Side Hustle Savings Growth

Turn irregular extra income into long-term wealth with a simple system

Financial Planning 3 min read

Who this is for: Taylor, 27, earns $500–$800/month from freelance work on top of their salary, and wants to put that money to work systematically.

Steps

  1. Allocate your side income by percentage

  2. Model 10-year growth of consistent contributions

  3. Calculate months to your financial milestone

Side income is a wealth-building superpower — but only if it is treated differently from regular income. Most people who earn extra money merge it with their primary income and watch it disappear into lifestyle inflation. The key is to treat every side hustle dollar as an investment contribution before it ever touches a checking account.

The challenge with irregular income is that it resists the standard "pay yourself first" automation. Your side hustle might generate $300 one month and $900 the next. A percentage-based savings rule handles this variability far better than a fixed dollar amount.

Step 1 — The 40/30/30 Rule for Side Income

A practical framework for allocating side hustle income: - 40% — Taxes (self-employment income is taxable; set this aside immediately) - 30% — Investments or debt payoff - 30% — Flexible (upgrade your skills, fund a future project, or enjoy guilt-free spending)

Use the Percentage calculator to translate these percentages into dollar amounts for any given month's income.

If Taylor earns $650 this month: $260 to taxes, $195 to investments, $195 flexible. The moment the income arrives, transfer the tax portion to a separate account and the investment portion directly into a brokerage or high-yield savings account.

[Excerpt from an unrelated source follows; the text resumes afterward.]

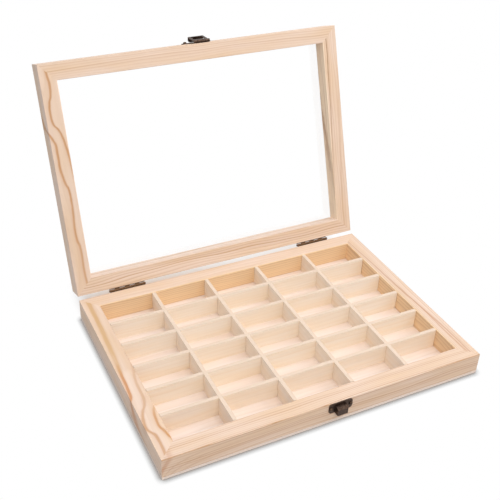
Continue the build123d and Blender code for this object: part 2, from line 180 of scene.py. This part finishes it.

What remains is truly discretionary.

Step 2 — Model the Long-Term Growth

The compounding power of consistent extra contributions is dramatic. Use the Compound Interest calculator to visualize what 30% of monthly side income does over time.

Average side income: $650/month. 30% = $195/month invested. At 7% annual return (historical inflation-adjusted market average), compounding monthly over 10 years:

Starting amount: $0. Monthly contribution: $195. Result after 10 years: approximately $33,800.

That is $33,800 generated purely from freelance income that most people would have otherwise spent. Change the contribution to $300/month (a $1,000/month average) and the 10-year total becomes approximately $52,000.

Now ask: what does your timeline look like? Use the Age calculator to figure out exactly how many months you have until key financial milestones — a home purchase goal, retirement target, or financial independence number. Knowing you have 156 months until age 40 transforms an abstract "save for the future" goal into a concrete "contribute $195/month for 156 months" plan.

The Psychological Power of Separation

The reason most people fail to build wealth from side income is not discipline — it is friction. When extra money lands in the same account as regular income, spending it feels like spending money you already had. It gets absorbed.

The fix is structural separation. Open a dedicated investment account labeled "Side Hustle Fund." Route transfers automatically within 24 hours of income receipt. Once the money is out of sight, it stops competing with near-term spending.

Scaling Over Time

Side hustle income rarely stays flat. As skills improve and client relationships deepen, rates and volume typically increase. Build the savings habit now at the 30% rate. When income grows, resist the urge to scale lifestyle proportionally — instead, increase the investment amount in absolute terms while keeping the same percentage allocation.

Taylor at $650/month investing 30% builds one trajectory. Taylor at $1,200/month (a realistic growth in 2–3 years) investing the same 30% builds a dramatically different trajectory — but only if the habit is already in place.

Taxes: The Invisible Cost

Self-employment income carries a 15.3% self-employment tax (US) in addition to ordinary income tax. The 40% tax reserve in the 40/30/30 rule is a safe buffer for most income levels. At tax time, any surplus in the tax account rolls into investments. Never let the year-end tax bill surprise you — the cost of underpayment is both financial (penalties) and behavioral (having to liquidate investments to pay taxes undoes the compound growth you spent months building).